The meeting was chaired by Dr Lisa Cameron MP (Chair of the APPG for Disability and Vice-Chair of the UN APPG), who stressed the importance of the DDA in improving people’s lives. Speakers from both the Labour and Conservative parties were in attendance, including Vicky Foxcroft MP (Shadow Minister for Disabled People), Justin Tomlinson MP (Minister for Disabled People), as well as Rebecca Hilsenrath (CEO of the Equality and Human Rights Commission) and over 100 virtual attendees.

Lord Hannay, Co-Chair of the UN APPG, highlighted how reducing discrimination and problems faced by disabled people was a matter of both national and international importance. He highlighted the UK’s responsibility to fully support achieving the SDGs by 2030, particularly those aimed at ending discrimination against disabled people, and emphasised that sticking to our 0.7% aid commitment would be an essential part of that. Lord Hannay introduced Diane Kingston OBE, former UK member of the UN Committee on the Rights of Persons with Disabilities, who provided the group with an expert briefing and discussed the international approach to protecting and promoting disability rights.

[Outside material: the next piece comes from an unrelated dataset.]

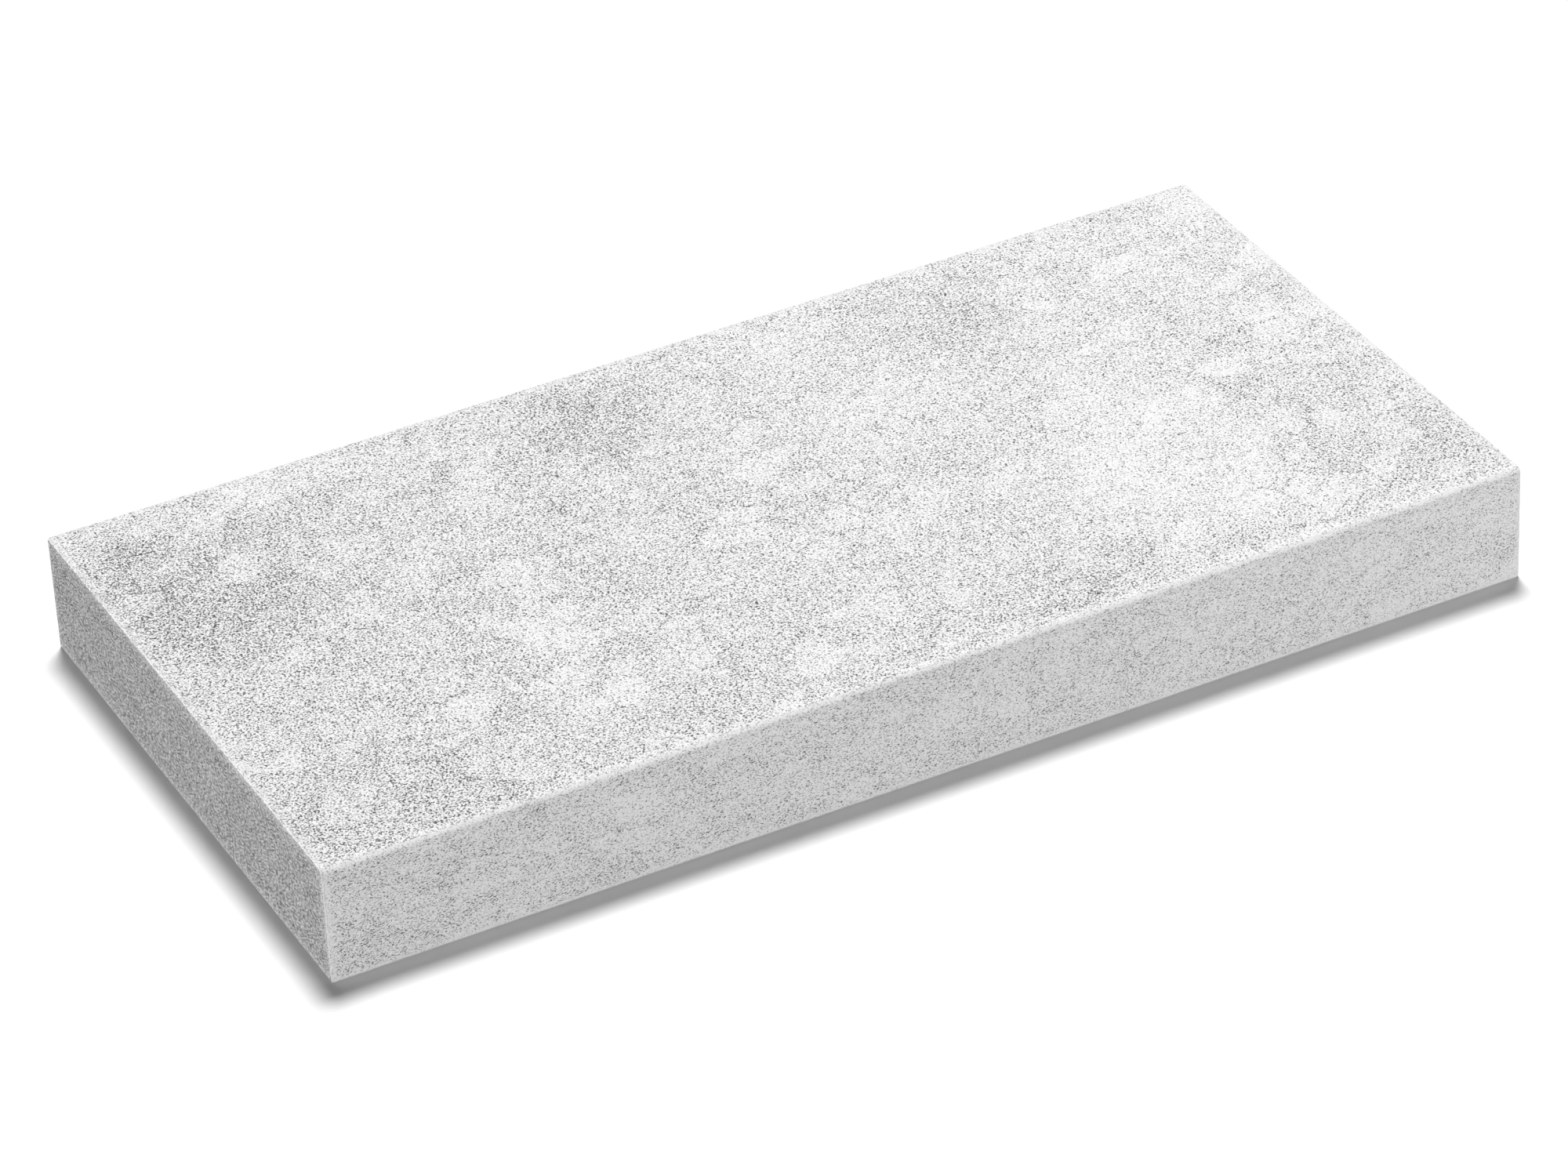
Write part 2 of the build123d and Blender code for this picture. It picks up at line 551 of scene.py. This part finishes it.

Ms Kingston discussed the work of the OHCHR’s Committee on the Rights of Persons with Disabilities - as one of nine core human rights treaty bodies within the UN system, the committee works to scrutinise, monitor, and ensure the implementation of the UN Convention on the Rights of Persons with Disabilities (UNCRPD). Her address considered how the UK compares to other states parties to the convention, and what more the UK could do to assist in the promotion and protection of disability rights and inclusion. According to Ms Kingston, it is unacceptable that the UK has a reservation on clauses of article 24 of the UNCRPD, stating, “We will never have a mainstream society unless we have mainstream schools.”

Acknowledging the UK's obligations regarding the SDGs, Ms Kingston noted Britain put forward the core principle to “leave no-one behind”, and was the first country in the world to hold a global disability summit. She stressed the need for the UK to play a key role at the next disability summit, due to be held in Norway in 2022, and for it to raise disability inclusion as part of foreign policy discussions more broadly.

In her final remarks, Ms Kingston highlighted the UN’s recently developed disability inclusion strategy and called on the UK to support a resolution to sustainably fund the disability inclusion strategy, which is currently funded in an ad hoc manner, mainly by Australia. She concluded that the UK has done plenty and can still do more to support and expand disability inclusion.